_EXERCISE AIM_
Take the line that contains "Write part 2" as the first line and the last line of the material below as the final one; reproduce exactly the lines between, inclusive.

_ROWS_
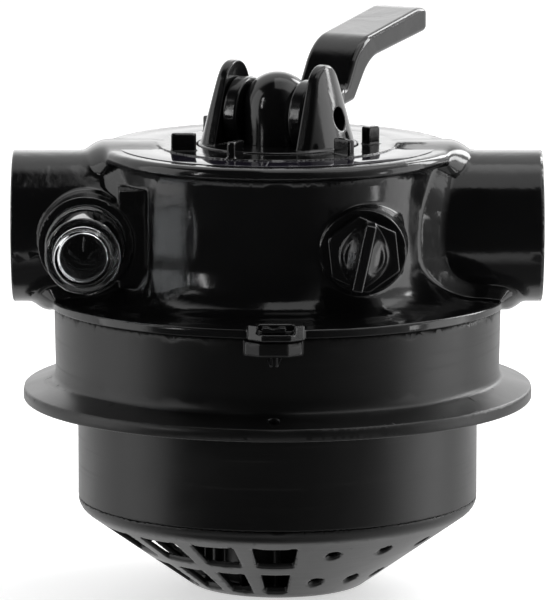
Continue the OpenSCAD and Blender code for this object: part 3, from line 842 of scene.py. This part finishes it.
def satin_black():
    """The neck's duller plastic: scuffs that run round it, dust in the grain, and a painted highlight on
    convex edges.
    """
    g = Graph("satin_black")
    round_marks = g.noise(1.0, 5, 0.62, at=g.scaled(9, 9, 420))
    patches = g.noise(21, 5, 0.6, twist=1.0)
    grain = g.noise(1500, 2, 0.6)
    scuffs = g.spread(round_marks, 0.56, 0.74)
    dust = g.maths("MULTIPLY", scuffs, g.spread(patches, 0.4, 0.7))
    colour = g.blend(patches, (0.0026, 0.0026, 0.0027), (0.0045, 0.0045, 0.0045))
    colour = g.blend(g.maths("MULTIPLY", dust, 0.5), colour, (0.022, 0.0215, 0.021))
    # painted highlight: convex edges are lightened in the base colour, where the edge would catch light
    colour = g.blend(g.maths("MULTIPLY", g.edges(0.53, 0.63), 0.6), colour, (0.018, 0.018, 0.018))
    rough = g.maths("ADD", g.spread(patches, 0.3, 0.7, 0.30, 0.38), g.maths("MULTIPLY", scuffs, 0.08))
    normal = g.bump(round_marks, 0.0002, 0.25)
    normal = g.bump(grain, 0.00004, 0.35, normal)
    return g.set(Base_Color=colour, Roughness=rough, Normal=normal, IOR=1.5, Specular_IOR_Level=0.42)


def rubber():
    """Dull black moulded rubber with a faint bloom."""
    g = Graph("rubber")
    grain = g.noise(2600, 3, 0.6)
    bloom = g.noise(60, 4, 0.6)
    colour = g.blend(bloom, (0.012, 0.012, 0.012), (0.028, 0.027, 0.026))
    return g.set(Base_Color=colour, Roughness=g.spread(bloom, 0.3, 0.7, 0.55, 0.75),
                 Normal=g.bump(grain, 0.00005, 0.4), IOR=1.48)


def turned_steel():
    """Stainless steel with fine cutting lines."""
    g = Graph("turned_steel")
    lines = g.noise(1.0, 3, 0.6, at=g.scaled(3000, 3000, 3000))
    tint = g.noise(90, 3, 0.5)
    colour = g.blend(tint, (0.50, 0.50, 0.51), (0.62, 0.61, 0.60))
    return g.set(Base_Color=colour, Roughness=g.spread(lines, 0.3, 0.7, 0.22, 0.36), Metallic=1.0,
                 Normal=g.bump(lines, 0.00002, 0.5))


def moulded(name, dark, light, rough_low, rough_high):
    """A plain moulded plastic for the pieces inside."""
    g = Graph(name)
    patches = g.noise(30, 4, 0.6)
    grain = g.noise(1300, 2, 0.6)
    return g.set(Base_Color=g.blend(patches, dark, light), IOR=1.5,
                 Roughness=g.spread(patches, 0.3, 0.7, rough_low, rough_high),
                 Normal=g.bump(grain, 0.00005, 0.3))


def clear_plastic():
    """Clear polycarbonate with slow waves and faint smears."""
    g = Graph("clear_plastic")
    waves = g.noise(120, 2, 0.5)
    smears = g.noise(70, 4, 0.6, twist=1.0)
    return g.set(Base_Color=(0.97, 0.985, 1.0), Transmission_Weight=1.0, IOR=1.49,
                 Roughness=g.spread(smears, 0.35, 0.75, 0.0, 0.05), Normal=g.bump(waves, 0.0001, 0.25))


RING_OUTER = 0.0684
RING_INNER = 0.0534
RING_HALF_LINE = 0.0003
DIVIDER_HALF_LINE = 0.00035


def label_film():
    """Dark film with two fine pale rings and six dividers in place of any wording."""
    g = Graph("label_film")
    apart = g.tree.nodes.new("ShaderNodeSeparateXYZ")
    g.link(g.place, apart.inputs[0])
    x, y = apart.outputs["X"], apart.outputs["Y"]
    radius = g.maths("SQRT", g.maths("ADD", g.maths("MULTIPLY", x, x), g.maths("MULTIPLY", y, y)))
    angle = g.maths("ARCTAN2", y, x)
    sector = math.radians(60)
    offset = g.maths("PINGPONG", g.maths("ADD", angle, LEVER_AZIMUTH + FULL_TURN), sector / 2)
    across = g.maths("MULTIPLY", g.maths("SUBTRACT", sector / 2, offset), radius)
    divider = g.maths("LESS_THAN", across, DIVIDER_HALF_LINE)
    rings = []
    for ring in (RING_OUTER, RING_INNER):
        line = g.maths("COMPARE", radius, ring)
        line.node.inputs[2].default_value = RING_HALF_LINE
        rings.append(line)
    beyond = g.maths("GREATER_THAN", radius, RING_INNER)
    between = g.maths("MULTIPLY", beyond, g.maths("LESS_THAN", radius, RING_OUTER))
    ink = g.maths("MAXIMUM", g.maths("MULTIPLY", divider, between), g.maths("MAXIMUM", *rings))
    fade = g.noise(40, 4, 0.55)
    paper = g.blend(fade, (0.008, 0.007, 0.012), (0.014, 0.012, 0.020))
    colour = g.blend(ink, paper, (0.20, 0.20, 0.21))
    waves = g.noise(45, 2, 0.5)
    return g.set(Base_Color=colour, Roughness=g.spread(fade, 0.3, 0.7, 0.05, 0.12), IOR=1.5,
                 Normal=g.bump(waves, 0.0004, 0.15))


def floor_white():
    """A white floor that glows a little, so that it stays pale under the soft light."""
    g = Graph("floor_white")
    cloud = g.noise(3, 3, 0.5)
    colour = g.blend(cloud, (0.86, 0.86, 0.86), (0.89, 0.89, 0.89))
    return g.set(Base_Color=colour, Roughness=0.6, Specular_IOR_Level=0.1,
                 Emission_Color=(1.0, 1.0, 1.0), Emission_Strength=0.55)


def wear(obj, material):
    """Give an object that one material."""
    obj.data.materials.clear()
    obj.data.materials.append(material)


# ---- Pieces ---------------------------------------------------------------------------------------

black = gloss_black()
satin = satin_black()
seal = rubber()
steel = turned_steel()
white = moulded("washer_white", (0.70, 0.70, 0.67), (0.80, 0.80, 0.78), 0.35, 0.5)
grey = moulded("rotor_grey", (0.20, 0.21, 0.22), (0.27, 0.28, 0.29), 0.4, 0.55)
clear = clear_plastic()
film = label_film()


def show(obj, node, body, material):
    """A finished piece that stands for a CAD node."""
    wear(obj, material)
    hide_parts(node)
    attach(obj, body)


# node, body, (slot, material), field, lowest corner, highest corner, cell size, thinning of flat faces
BLACK = ("black_plastic", black)
SATIN = ("neck_plastic", satin)
SHAPES = (
    ("port_body", "housing", BLACK, port_body_field, (-115, -109, 110), (115, 115, 203), 0.75, 0.02),
    ("yoke", "yoke", BLACK, in_lever_frame(yoke_field), (-36, -36, 190), (36, 36, 231), 0.4, 0.0),
    ("handle", "handle", BLACK, in_lever_frame(handle_field), (-26, -22, 190), (75, 130, 242), 0.55, 0.0),
    ("stem", "rotor_stack", BLACK, in_lever_frame(stem_field), (-16, -16, 128), (16, 16, 227), 0.45, 0.0),
    ("plug", "plug", BLACK, plug_field, (15, -92, 138), (58, -55, 176), 0.4, 0.0),
    ("lock_pin", "housing", BLACK, lock_pin_field, (-8, -107, 112), (5, -100, 132), 0.3, 0.05),
    ("neck_flange", "housing", SATIN, neck_field, (-111, -111, 39), (111, 111, 125), 0.9, 0.02),
    ("diffuser", "housing", SATIN, diffuser_field, (-88, -88, -1), (88, 88, 53), 0.75, 0.12),
)
for node, body, (slot_name, material), field, low, high, cell, adapt in SHAPES:
    show(sculpt(node + "_shape", field, low, high, cell, adapt), node, body, material)

label_section = [
    [DISC_R + 0.3, FACE_Z, 0], [LABEL_R, FACE_Z, 0], [LABEL_R, LABEL_Z, 0.12],
    [DISC_R + 0.3, LABEL_Z, 0.12]]
show(turned("label_ring", label_section, 240), "label_plate", "housing", film)

# a cup with its closed end outwards; the inner end plugs into the boss with its O-ring
cup_section = [
    [11.4, 41, 0.2], [12.3, 41, 0.2], [12.3, 44.2, 0.3], [13.9, 44.2, 0.2], [13.9, 48, 0],
    [17.3, 48, 0.3], [17.3, 54, 1.2], [16.6, 55.4, 0.8], [16.3, 81.5, 2], [12.8, 82.2, 0.8],
    [12.4, GLASS_REACH, 1.6], [0, GLASS_REACH, 0], [0, GLASS_REACH - 3.2, 0],
    [10.4, GLASS_REACH - 3.2, 2.4], [12.2, 77, 3]]
sight_cup = turned("sight_cup", cup_section, 128, on_front(GLASS_X, GLASS_Z))
show(sight_cup, "sight_glass", "housing", clear)

# CAD nodes whose own shapes stay
CAD_LOOKS = (
    (white, ("yoke_washer",)),
    (grey, ("rotor",)),
    (satin, ("port_plate",)),
    (steel, ("stem_pin", "rotor_screw", "rotor_spring", "spring_washer")),
    (seal, ("stem_o_rings", "spider_gasket", "body_o_ring", "flange_o_ring", "standpipe_seal",
            "sight_glass_o_ring", "plug_o_ring")),
)
for material, nodes in CAD_LOOKS:
    for node in nodes:
        wear(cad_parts[node], material)

# ---- Stage, camera and light ----------------------------------------------------------------------

# mirror and see-through rays miss the floor, so black stays black and the sight glass clear
FLOOR_HALF = 9
floor_mesh = bpy.data.meshes.new("floor")
floor_corners = [(x * FLOOR_HALF, y * FLOOR_HALF, 0) for x, y in ((-1, -1), (1, -1), (1, 1), (-1, 1))]
floor_mesh.from_pydata(floor_corners, [], [(0, 1, 2, 3)])
floor = placed("floor", floor_mesh)
wear(floor, floor_white())
floor.visible_glossy = False
floor.visible_transmission = False

# the fitted camera of the photo: far away, with a long lens, and looking a little down
LOOK_DOWN = math.radians(9.4)
CAMERA_PLACE = (0, -2.579, 0.552)
LENS = 359.5
camera_data = bpy.data.cameras.new("camera")
camera_data.sensor_width = 36
camera_data.lens = LENS
camera_data.clip_end = 50
camera = placed("camera", camera_data)
camera.location = CAMERA_PLACE
camera.rotation_euler = (math.radians(90) - LOOK_DOWN, 0, 0)
bpy.context.scene.camera = camera


def softbox(name, radiance, size, place, target=(0, 0, 0.15)):
    """A rectangular light of that radiance, facing its target."""
    data = bpy.data.lights.new(name, "AREA")
    data.shape = "RECTANGLE"
    data.size, data.size_y = size
    data.energy = radiance * math.pi * size[0] * size[1]
    light = placed(name, data)
    light.location = place
    light.rotation_euler = (Vector(target) - Vector(place)).to_track_quat("-Z", "Y").to_euler()
    light.visible_camera = False


softbox("left_box", 1.5, (0.72, 1.7), (-1.20, -0.19, 0.35))
softbox("top_box", 1.0, (1.0, 1.0), (0.35, 0.0, 1.25))
softbox("front_left_strip", 11, (0.06, 0.8), (-1.18, -0.92, 0.56), (0, 0, 0.2))
softbox("right_rear_box", 8, (0.28, 0.7), (1.05, 0.55, 0.70))
softbox("rear_right_box", 7, (0.28, 0.7), (0.70, 0.95, 0.80))
softbox("right_box", 1.5, (0.7, 1.4), (1.35, 0.05, 0.20))
softbox("front_right_strip", 5, (0.10, 0.5), (1.41, -0.52, 0.10))


def studio_world():
    """A white sweep behind and beside the object, a dim room in front of it."""
    world = bpy.data.worlds.new("studio")
    bpy.context.scene.world = world
    world.use_nodes = True
    tree = world.node_tree
    new, link = tree.nodes.new, tree.links.new
    shader = tree.nodes["Background"]
    way = new("ShaderNodeSeparateXYZ")
    link(new("ShaderNodeTexCoord").outputs["Generated"], way.inputs[0])

    def ramp(value, low, high, out_low, out_high):
        """A smooth step between two values."""
        node = new("ShaderNodeMapRange")
        node.interpolation_type = "SMOOTHSTEP"
        for socket, number in zip(node.inputs[1:5], (low, high, out_low, out_high)):
            socket.default_value = number
        link(value, node.inputs["Value"])
        return node.outputs["Result"]

    def maths(kind, a, b):
        """One sum on numbers or sockets."""
        node = new("ShaderNodeMath")
        node.operation = kind
        for socket, value in zip(node.inputs, (a, b)):
            if isinstance(value, (int, float)):
                socket.default_value = value
            else:
                link(value, socket)
        return node.outputs[0]

    side, back, up = (way.outputs[axis] for axis in "XYZ")
    # white behind, with a stronger patch straight behind and a little above
    glow = maths("MULTIPLY", ramp(back, 0.75, 0.95, 0.0, 1.0), ramp(up, 0.03, 0.12, 0.0, 0.85))
    behind = maths("ADD", ramp(back, 0.0, 0.3, 0.0, 1.0), glow)
    # a soft edge on the right, a glow from below like a lit floor, and a dim room in all the rest
    feather = maths("MULTIPLY", ramp(side, 0.1, 0.6, 0.0, 1.0), ramp(back, -0.95, 0.05, 0.05, 0.75))
    under = maths("MULTIPLY", ramp(up, -0.60, -0.52, 0.85, 0.0), ramp(up, -0.82, -0.64, 0.12, 1.0))
    room = maths("MAXIMUM", maths("MAXIMUM", feather, 0.02), under)
    light = maths("MAXIMUM", behind, room)
    # the camera itself sees plain white
    seen = maths("MAXIMUM", light, new("ShaderNodeLightPath").outputs["Is Camera Ray"])
    link(seen, shader.inputs["Strength"])
    shader.inputs["Color"].default_value = (1, 1, 1, 1)


studio_world()
bpy.context.scene.view_settings.view_transform = "Standard"
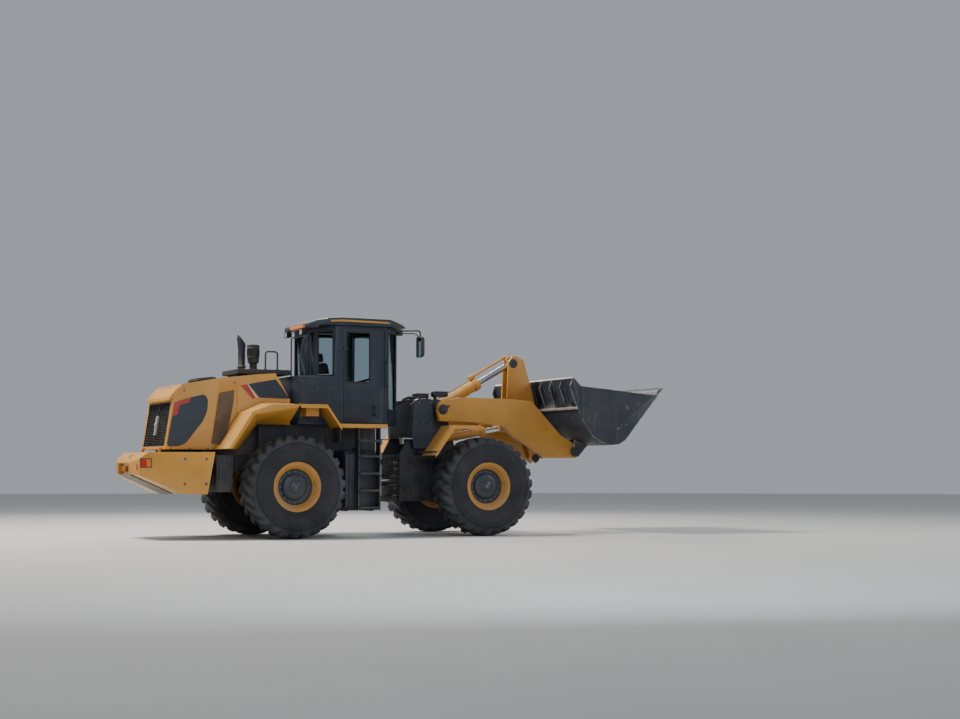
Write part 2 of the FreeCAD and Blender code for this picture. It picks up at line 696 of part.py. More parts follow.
cab = cab.cut(rearWindow).cut(noseWindow)
for s in (1, -1):
    sill = sorted((s * (cabHalfWidth - wall - doorSwingGap), s * (cabHalfWidth + 120)))
    cab = cab.cut(box(doorRearX, doorFrontX, *sill, doorBottomZ, doorTopZ))
    cab = cab.cut(cornerPane(frontCorner, s, (0.12, 0.9), (-20, wall + 25), frontWindowZ))
    cab = cab.cut(cornerPane(rearCorner, s, (0.12, 0.88), (-20, wall + 25), backWindowZ))
hingeZ = (doorBottomZ + 250, doorTopZ - 370)
hingeHeight = 30.0
hingeParts = []
for s in (1, -1):
    x, y = doorHinge[0], s * doorHinge[1]
    for z in hingeZ:
        y0, y1 = sorted((s * (cabHalfWidth - 5), y))
        hingeParts += [box(x - 70, x, y0, y1, z, z + hingeHeight), post((x, y), z, z + hingeHeight, 14, 8),
                       post((x, y), z, z + 2 * hingeHeight + 2, 7, 8)]
shapes["cab_frame"] = fuse(cab, *hingeParts)

paneDepth = (20.0, 20.0 + glassThickness)
g = seatGap
backPaneZ = (backWindowZ[0] + g, backWindowZ[1] - g)
frontPaneZ = (frontWindowZ[0] + g, frontWindowZ[1] - g)
panes = [box(cabBackX + paneDepth[0], cabBackX + paneDepth[1], -backWindowY + g, backWindowY - g, *backPaneZ),
         box(cabFrontX - paneDepth[1], cabFrontX - paneDepth[0], -cabNoseY + 55 + g, cabNoseY - 55 - g,
             *frontPaneZ)]
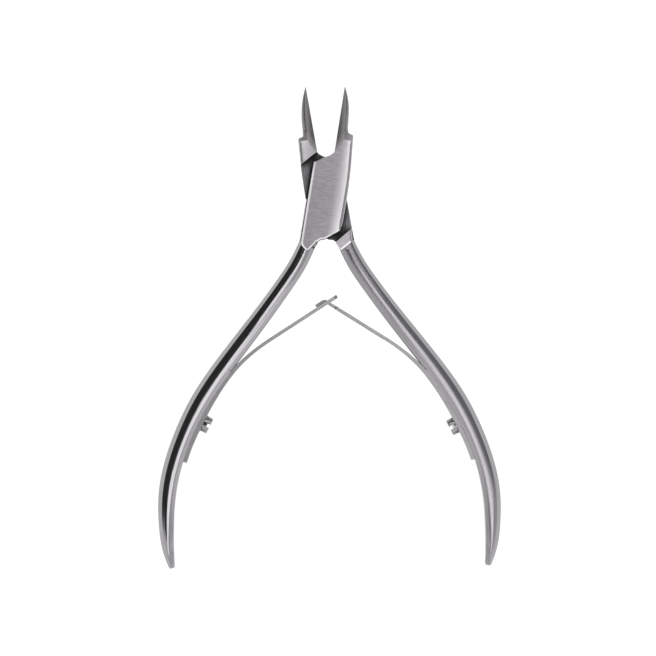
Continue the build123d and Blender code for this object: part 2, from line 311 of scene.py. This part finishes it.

_SOLUTION_
Write part 2 of the FreeCAD and Blender code for this picture. It picks up at line 696 of part.py. More parts follow.
cab = cab.cut(rearWindow).cut(noseWindow)
for s in (1, -1):
    sill = sorted((s * (cabHalfWidth - wall - doorSwingGap), s * (cabHalfWidth + 120)))
    cab = cab.cut(box(doorRearX, doorFrontX, *sill, doorBottomZ, doorTopZ))
    cab = cab.cut(cornerPane(frontCorner, s, (0.12, 0.9), (-20, wall + 25), frontWindowZ))
    cab = cab.cut(cornerPane(rearCorner, s, (0.12, 0.88), (-20, wall + 25), backWindowZ))
hingeZ = (doorBottomZ + 250, doorTopZ - 370)
hingeHeight = 30.0
hingeParts = []
for s in (1, -1):
    x, y = doorHinge[0], s * doorHinge[1]
    for z in hingeZ:
        y0, y1 = sorted((s * (cabHalfWidth - 5), y))
        hingeParts += [box(x - 70, x, y0, y1, z, z + hingeHeight), post((x, y), z, z + hingeHeight, 14, 8),
                       post((x, y), z, z + 2 * hingeHeight + 2, 7, 8)]
shapes["cab_frame"] = fuse(cab, *hingeParts)

paneDepth = (20.0, 20.0 + glassThickness)
g = seatGap
backPaneZ = (backWindowZ[0] + g, backWindowZ[1] - g)
frontPaneZ = (frontWindowZ[0] + g, frontWindowZ[1] - g)
panes = [box(cabBackX + paneDepth[0], cabBackX + paneDepth[1], -backWindowY + g, backWindowY - g, *backPaneZ),
         box(cabFrontX - paneDepth[1], cabFrontX - paneDepth[0], -cabNoseY + 55 + g, cabNoseY - 55 - g,
             *frontPaneZ)]
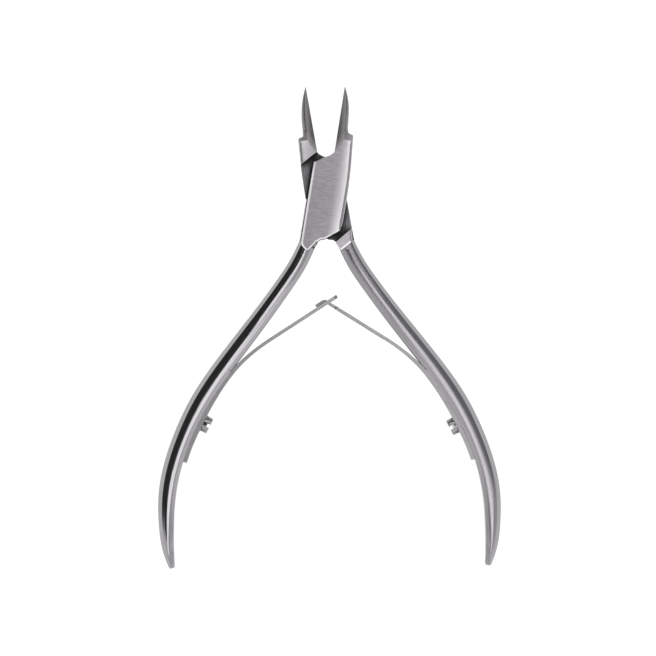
Continue the build123d and Blender code for this object: part 2, from line 311 of scene.py. This part finishes it.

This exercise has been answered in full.